The protection of fundamental human rights through a supra-national legal regime requires a high level of commitment to the inter-state advancement of domestic legal orders dedicated to the rule of law and human rights, as found in e.g. the European Court of Human Rights and (in its more recent developments) in the European Union. It will also require deliberate governmental decisions and binding treaties to that effect.
SADC’s leadership (nor that of any of the other Regional Economic Communities in Africa) has never demonstrated a preparedness to accept binding international obligations of this kind. There are African fora that could be strengthened and be used for this purpose, but African governments do not litigate against each other over human rights violations or when obligations in trade agreements are not respected. (Border disputes are, however, often declared.)
The founding of a binding regional human rights regime will only start when all the relevant domestic legal orders are anchored in domestic dispensations such as those prevailing in South Africa and a small number of other SADC member states. In the meantime, the cause for good governance remains a vital challenge. It goes beyond the protection of human rights. Transparency, accountability and the rule of law should be respected in all its manifestations, including free and fair elections. The recent judgment of the South African Court, by implication, sheds light on one aspect of the vast task ahead.
 The Tribunal found that Articles 4 and 6 of the SADC Treaty (calling for the rule of law, democracy and human rights to be respected) had been violated.

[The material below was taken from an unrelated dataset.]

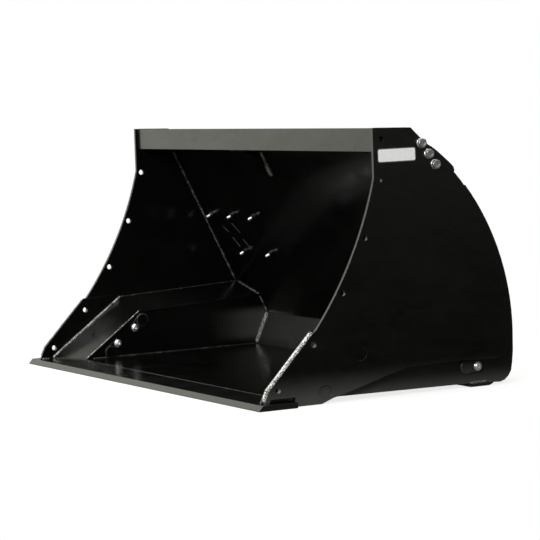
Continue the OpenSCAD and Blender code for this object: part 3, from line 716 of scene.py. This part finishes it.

Mike Campbell (Pvt) Ltd v The Republic of Zimbabwe  SADCT 2 (28 November 2008).
 “The Summit, however, sought to amend the Treaty through a protocol, thus evading compliance with the Treaty’s more rigorous threshold of three-quarters of all its Member States”.
 Par 53.
 Par 56.
 Par 85.
 Par 81.
 Par 94.
 For these Protocols, see https://www.tralac.org/resources/by-region/sadc.html
 Art 14 (first) Protocol SADC Tribunal.